Our first date was in Dr Dave's dad's shiny blue Ford Cortina which was so clean you could perform surgical procedures in it. Dr Dave had to write down the mileage  and 'significant events' in a notebook that was kept in the glove compartment, along with a flare and an emergency bar of Kendall Mint Cake. I was thrilled to A) Have a boyfriend B) Have a boyfriend who could drive C) Have free paper and a pen.

After Dr Dave and me lost our virginity parked up in a local beauty spot to the sound of a rutting Stag also getting off on the Cortina's aerial, Dr Dave let me drive. 

'You've driven before right?' he asked, breaking open the Mint Cake and a can of Tizer.

'Sure,' I lie, believing that going on the dodgems every year when the fair comes qualifies me for the open road. He passes me the Tizer can, I take a sip, bite on the Kendall Mint cake and as the flavours mingle, realise what Ajax tastes like.

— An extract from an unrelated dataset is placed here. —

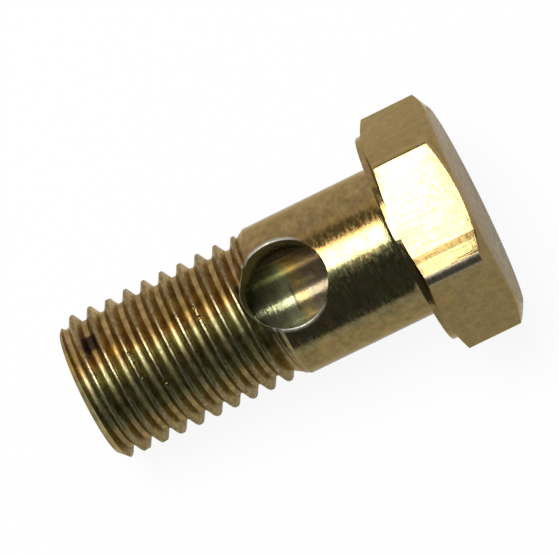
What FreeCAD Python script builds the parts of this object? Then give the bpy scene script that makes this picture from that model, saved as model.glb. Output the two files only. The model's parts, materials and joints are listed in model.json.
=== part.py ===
import FreeCAD, Part
import os

import Sketcher

# Driving sizes, in millimetres and degrees.
# A station is a distance along the bolt from the bearing face, which lies under the head.
SIZES = [
    ("shank_length", 26.3, "bearing face to the end of the thread"),
    ("shank_diameter", 11.95, "plain shank that the banjo eye sits on"),
    ("plain_length", 10.6, "plain shank, up to where the thread runs out"),
    ("neck_chamfer", 0.25, "small slope between the shank and the bearing face"),
    ("thread_diameter", 11.62, "over the crests"),
    ("thread_pitch", 1.5, "crest to crest"),
    ("thread_angle", 60, "between the two flanks of a groove"),
    ("crest_width", 0.2, "flat on a crest"),
    ("root_width", 0.4, "flat at the bottom of a groove"),
    ("groove_station", 11.23, "first groove turn, on the side that faces down at rest"),
    ("runout_angle", 33, "slope of the cone that the thread runs out in"),
    ("point_diameter", 10.1, "flat end of the thread, inside its chamfer"),
    ("point_angle", 45, "slope of that chamfer"),
    ("across_flats", 16.55, "hexagon, flat to flat"),
    ("head_height", 5.86, "bearing face to the top of the head"),
    ("corner_radius", 0.35, "upright edges of the hexagon"),
    ("washer_diameter", 16.65, "turned face under the head, a little over the flats"),
    ("washer_height", 0.38, "turned face, along the bolt"),
    ("under_angle", 19, "slope of the turned chamfer under the head"),
    ("crown_diameter", 16.2, "flat circle on top of the head"),
    ("crown_angle", 28, "slope of the turned chamfer on top of the head"),
    ("bore_diameter", 5.4, "blind bore along the bolt"),
    ("bore_depth", 22.0, "bore at full width, from the end of the thread"),
    ("bore_mouth", 0.3, "chamfer at the mouth of the bore"),
    ("drill_angle", 118, "cone that a drill leaves at the end of a hole"),
    ("cross_diameter", 6.8, "cross hole, through one wall only"),
    ("cross_station", 9.05, "axis of the cross hole"),
    ("cross_floor", 0.5, "cross hole at full width, down to this far above the bolt's axis"),
]

# Sizes that several features take from the driving ones
HALF_FLATS = "sizes.across_flats / 2"
SHANK_RADIUS = "sizes.shank_diameter / 2"
CREST_RADIUS = "sizes.thread_diameter / 2"
FLANK_SLOPE = "tan(sizes.thread_angle / 2 * 1 deg)"
THREAD_DEPTH = "(sizes.thread_pitch - sizes.crest_width - sizes.root_width) / 2 / %s" % FLANK_SLOPE
ROOT_RADIUS = "(%s - %s)" % (CREST_RADIUS, THREAD_DEPTH)
POINT_RADIUS = "sizes.point_diameter / 2"
POINT_LENGTH = "(sizes.thread_diameter - sizes.point_diameter) / 2 / tan(sizes.point_angle * 1 deg)"
BORE_RADIUS = "sizes.bore_diameter / 2"
CROSS_RADIUS = "sizes.cross_diameter / 2"
DRILL_SLOPE = "tan(sizes.drill_angle / 2 * 1 deg)"
# How far an outline reaches into the metal that it joins, or past the metal that it cuts
REACH = "sizes.crest_width / 2"


def make_sizes(doc):
    """The table of driving sizes that every feature reads."""
    table = doc.addObject("Spreadsheet::Sheet", "sizes")
    for row, (alias, number, meaning) in enumerate(SIZES, start=1):
        table.set("A%d" % row, alias)
        table.set("B%d" % row, str(number))
        table.set("C%d" % row, meaning)
        table.setAlias("B%d" % row, alias)
    doc.recompute()


def new_feature(body, kind, name):
    """A feature whose faces stay as they are cut, without neighbours being merged."""
    feature = body.newObject(kind, name)
    feature.Refine = False
    return feature


def new_sketch(body, name, role):
    """An empty sketch on one of the body's own base planes."""
    sketch = body.newObject("Sketcher::SketchObject", name)
    plane = [item for item in body.Origin.OriginFeatures if item.Role == role][0]
    sketch.AttachmentSupport = [(plane, "")]
    sketch.MapMode = "FlatFace"
    return sketch


def hold(sketch, kind, line, expression):
    """Ties the start of a line to an axis, or to its signed distance from the origin."""
    if expression == "0":
        axis = -2 if kind == "DistanceX" else -1
        sketch.addConstraint(Sketcher.Constraint("PointOnObject", line, 1, axis))
        return
    number = float(sketch.evalExpression(expression))
    index = sketch.addConstraint(Sketcher.Constraint(kind, -1, 1, line, 1, number))
    sketch.setExpression("Constraints[%d]" % index, expression)


def draw_outline(sketch, corners):
    """A closed outline of straight lines through corners given as pairs of expressions."""
    first = sketch.GeometryCount
    count = len(corners)
    points = []
    for across, along in corners:
        x = float(sketch.evalExpression(across))
        y = float(sketch.evalExpression(along))
        points.append(FreeCAD.Vector(x, y, 0))
    for index in range(count):
        sketch.addGeometry(Part.LineSegment(points[index], points[(index + 1) % count]))
    for index in range(count):
        following = first + (index + 1) % count
        sketch.addConstraint(Sketcher.Constraint("Coincident", first + index, 2, following, 1))
    for index, (across, along) in enumerate(corners):
        hold(sketch, "DistanceX", first + index, across)
        hold(sketch, "DistanceY", first + index, along)


def turn(body, kind, name, outlines, angle=360, backwards=False):
    """A turned feature: outlines of radius and station, spun about the bolt's axis."""
    sketch = new_sketch(body, name + "_outline", "XZ_Plane")
    for corners in outlines:
        draw_outline(sketch, corners)
    feature = new_feature(body, kind, name)
    feature.Profile = sketch
    feature.ReferenceAxis = (sketch, ["V_Axis"])
    feature.Angle = angle
    feature.Reversed = backwards
    body.Document.recompute()


def make_thread(body):
    """A turned blank with a chamfered point, and one right-hand helical groove along it.

    The blank is turned as two halves, so that its crest is a row of half turns and not
    one endless band. The groove starts in the air past the point and ends where the plain
    shank covers it later, so neither end of the groove shows.
    """
    blank_end = "-(sizes.plain_length - 2 * sizes.thread_pitch)"
    blank = [
        ("0", "-sizes.shank_length"),
        (POINT_RADIUS, "-sizes.shank_length"),
        (CREST_RADIUS, "-sizes.shank_length + %s" % POINT_LENGTH),
        (CREST_RADIUS, blank_end),
        ("0", blank_end),
    ]
    turn(body, "PartDesign::Revolution", "blank_front_half", [blank], 180, False)
    turn(body, "PartDesign::Revolution", "blank_back_half", [blank], 180, True)

    turns = "ceil((sizes.shank_length - sizes.groove_station) / sizes.thread_pitch + 1)"
    start = "(sizes.groove_station + %s * sizes.thread_pitch)" % turns
    outer_radius = "(%s + %s)" % (CREST_RADIUS, REACH)
    outer_half = "(sizes.root_width / 2 + (%s + %s) * %s)" % (THREAD_DEPTH, REACH, FLANK_SLOPE)
    sketch = new_sketch(body, "groove_outline", "XZ_Plane")
    draw_outline(sketch, [
        (ROOT_RADIUS, "-%s - sizes.root_width / 2" % start),
        (outer_radius, "-%s - %s" % (start, outer_half)),
        (outer_radius, "-%s + %s" % (start, outer_half)),
        (ROOT_RADIUS, "-%s + sizes.root_width / 2" % start),
    ])
    groove = new_feature(body, "PartDesign::SubtractiveHelix", "thread_groove")
    groove.Profile = sketch
    groove.ReferenceAxis = (sketch, ["V_Axis"])
    groove.Mode = "pitch-height-angle"
    groove.setExpression("Pitch", "sizes.thread_pitch")
    groove.setExpression("Height", "%s - sizes.plain_length + sizes.thread_pitch" % start)
    body.Document.recompute()


def make_shank(body):
    """The plain shank, from the neck under the head to the cone that fills the last groove."""
    cone_radius = "(%s - %s)" % (ROOT_RADIUS, REACH)
    cone_length = "(%s - %s) / tan(sizes.runout_angle * 1 deg)" % (SHANK_RADIUS, cone_radius)
    cone_end = "-sizes.plain_length - %s" % cone_length
    turn(body, "PartDesign::Revolution", "plain_shank", [[
        ("0", "0"),
        (SHANK_RADIUS + " + sizes.neck_chamfer", "0"),
        (SHANK_RADIUS, "-sizes.neck_chamfer"),
        (SHANK_RADIUS, "-sizes.plain_length"),
        (cone_radius, cone_end),
        ("0", cone_end),
    ]])


def is_upright(edge):
    """True for a straight edge that runs along the bolt."""
    if edge.Curve.TypeId != "Part::GeomLine":
        return False
    return abs(edge.tangentAt(edge.FirstParameter).z) > 0.999


def make_head(body):
    """The hexagon with its upright edges rounded, then turned at both ends.

    The turned washer face is a little wider than the flats, so each flat runs down
    through it in a short tab.
    """
    sketch = new_sketch(body, "hexagon_outline", "XY_Plane")
    half_side = "%s * tan(30 deg)" % HALF_FLATS
    corner = "%s / cos(30 deg)" % HALF_FLATS
    draw_outline(sketch, [
        (HALF_FLATS, half_side),
        ("0", corner),
        ("-" + HALF_FLATS, half_side),
        ("-" + HALF_FLATS, "-" + half_side),
        ("0", "-" + corner),
        (HALF_FLATS, "-" + half_side),
    ])
    hexagon = new_feature(body, "PartDesign::Pad", "hexagon")
    hexagon.Profile = sketch
    hexagon.setExpression("Length", "sizes.head_height")
    body.Document.recompute()

    upright = []
    for number, edge in enumerate(hexagon.Shape.Edges, start=1):
        if is_upright(edge) and edge.BoundBox.ZMin > -0.001:
            upright.append("Edge%d" % number)
    rounded = new_feature(body, "PartDesign::Fillet", "hexagon_corners")
    rounded.Base = (hexagon, upright)
    rounded.setExpression("Radius", "sizes.corner_radius")
    body.Document.recompute()

    washer = "sizes.washer_diameter / 2"
    crown = "sizes.crown_diameter / 2"
    beyond = "sizes.across_flats * 0.7"
    washer_rise = "(%s - %s) * tan(sizes.under_angle * 1 deg)" % (beyond, washer)
    crown_fall = "(%s - %s) * tan(sizes.crown_angle * 1 deg)" % (beyond, crown)
    under = [
        (washer, "0"),
        (beyond, "0"),
        (beyond, "sizes.washer_height + %s" % washer_rise),
        (washer, "sizes.washer_height"),
    ]
    over = [
        (crown, "sizes.head_height"),
        (beyond, "sizes.head_height - %s" % crown_fall),
        (beyond, "sizes.head_height"),
    ]
    turn(body, "PartDesign::Groove", "turned_head", [under, over])


def make_bore(body):
    """The blind bore along the bolt, from the thread end."""
    drill_cone = "%s / %s" % (BORE_RADIUS, DRILL_SLOPE)
    turn(body, "PartDesign::Groove", "axial_bore", [[
        ("0", "-sizes.shank_length"),
        (BORE_RADIUS + " + sizes.bore_mouth", "-sizes.shank_length"),
        (BORE_RADIUS, "-sizes.shank_length + sizes.bore_mouth"),
        (BORE_RADIUS, "-sizes.shank_length + sizes.bore_depth"),
        ("0", "-sizes.shank_length + sizes.bore_depth + %s" % drill_cone),
    ]])


def make_cross_hole(body):
    """The wide cross hole, drilled through one wall into the bore.

    It is wider than the bore, so its drill leaves a narrow cone on each side of the bore.
    """
    middle = "-sizes.cross_station"
    side = "-sizes.cross_station - %s" % CROSS_RADIUS
    beyond = "-sizes.shank_diameter"
    sketch = new_sketch(body, "cross_outline", "XZ_Plane")
    draw_outline(sketch, [
        (beyond, middle),
        ("-sizes.cross_floor + %s / %s" % (CROSS_RADIUS, DRILL_SLOPE), middle),
        ("-sizes.cross_floor", side),
        (beyond, side),
    ])
    ends = [sketch.Geometry[0].StartPoint, sketch.Geometry[0].EndPoint]
    axis = sketch.addGeometry(Part.LineSegment(*ends), True)
    sketch.addConstraint(Sketcher.Constraint("Coincident", axis, 1, 0, 1))
    sketch.addConstraint(Sketcher.Constraint("Coincident", axis, 2, 0, 2))
    hole = new_feature(body, "PartDesign::Groove", "cross_hole")
    hole.Profile = sketch
    hole.ReferenceAxis = (sketch, ["Axis0"])
    hole.Angle = 360
    body.Document.recompute()


def lay_down(body):
    """Lays the bolt on one flat of its head and on the last crest of its thread.

    The origin is then at the middle of the bolt's box, on the surface that it lies on.
    The head points along +X, and the cross hole and the flat above it face up.
    """
    contact = "(sizes.shank_length - %s)" % POINT_LENGTH
    tilt = "atan((sizes.across_flats - sizes.thread_diameter) / 2 / %s)" % contact
    low_end = "(sizes.shank_length * cos(%s) + %s * sin(%s))" % (tilt, POINT_RADIUS, tilt)
    high_end = "(sizes.head_height * cos(%s) + sizes.crown_diameter / 2 * sin(%s))" % (tilt, tilt)
    across = FreeCAD.Vector(0, 1, 0)
    body.Placement = FreeCAD.Placement(FreeCAD.Vector(0, 0, 0), FreeCAD.Rotation(across, 90))
    body.setExpression("Placement.Rotation.Angle", "90 deg - %s" % tilt)
    body.setExpression("Placement.Base.x", "(%s - %s) / 2" % (low_end, high_end))
    body.setExpression("Placement.Base.z", "%s * cos(%s)" % (HALF_FLATS, tilt))
    body.Document.recompute()


def check(doc, bodies):
    """Stops if any feature failed, or if a body isn't one sound solid."""
    for item in doc.Objects:
        if "Invalid" in item.State or "Error" in item.State:
            raise RuntimeError("%s failed: %s" % (item.Name, item.State))
    for body in bodies:
        shape = body.Shape
        if shape.isNull() or not shape.isValid() or len(shape.Solids) != 1:
            raise RuntimeError("%s isn't one sound solid" % body.Label)


doc = FreeCAD.newDocument("banjo_bolt")
make_sizes(doc)
bolt = doc.addObject("PartDesign::Body", "banjo_bolt")
bolt.Label = "banjo_bolt"
make_thread(bolt)
make_shank(bolt)
make_head(bolt)
make_bore(bolt)
make_cross_hole(bolt)
lay_down(bolt)
check(doc, [bolt])

os.makedirs("parts", exist_ok=True)
bolt.Shape.exportStep(os.path.join("parts", bolt.Label + ".step"))
print("%s: volume %.1f mm3" % (bolt.Label, bolt.Shape.Volume))
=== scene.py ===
"""A banjo bolt: a hollow hexagon-head bolt with a cross hole, in yellow passivated zinc.

The bolt is one piece. It is modelled in its own frame, with X towards the head, Z up the cross hole
and the origin in the middle of the bearing face, and is then moved into the frame of the CAD solid.
"""

import json
import math

import bmesh
import bpy
from bpy.props import FloatProperty, FloatVectorProperty, IntProperty, PointerProperty
from bpy.types import Operator, Panel, PropertyGroup
from mathutils import Matrix, Vector


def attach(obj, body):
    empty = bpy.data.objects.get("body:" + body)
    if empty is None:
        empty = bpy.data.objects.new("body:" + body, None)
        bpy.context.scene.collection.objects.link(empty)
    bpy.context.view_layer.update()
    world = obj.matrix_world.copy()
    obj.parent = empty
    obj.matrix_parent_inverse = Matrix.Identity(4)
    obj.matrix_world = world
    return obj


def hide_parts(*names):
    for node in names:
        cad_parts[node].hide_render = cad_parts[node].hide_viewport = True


bl_info = {
    "name": "Banjo Bolt",
    "version": (1, 0, 0),
    "blender": (4, 5, 0),
    "location": "View3D > Sidebar > Banjo Bolt",
    "description": "Models a yellow zinc plated banjo bolt and the studio that it lies in",
    "category": "Object",
}

MM = 0.001
IMAGE_SIZE = (559, 555)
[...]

'My dad will kill me if anything happens to this car,' Dr Dave says, starting to lose his nerve. I kiss his pubes. He starts the engine. I adjust my jeans, my foot slips and presses down hard on the accelerator instead of the brake, not that I know which is which. 

It all happens very fast, a bit like the sex. 

And that is how I killed a Stag, how Dr Dave wished he too had died rather than have to tell his dad I'd totalled his beloved Cortina and how his parents grimaced every time my name was mentioned. Oh dear.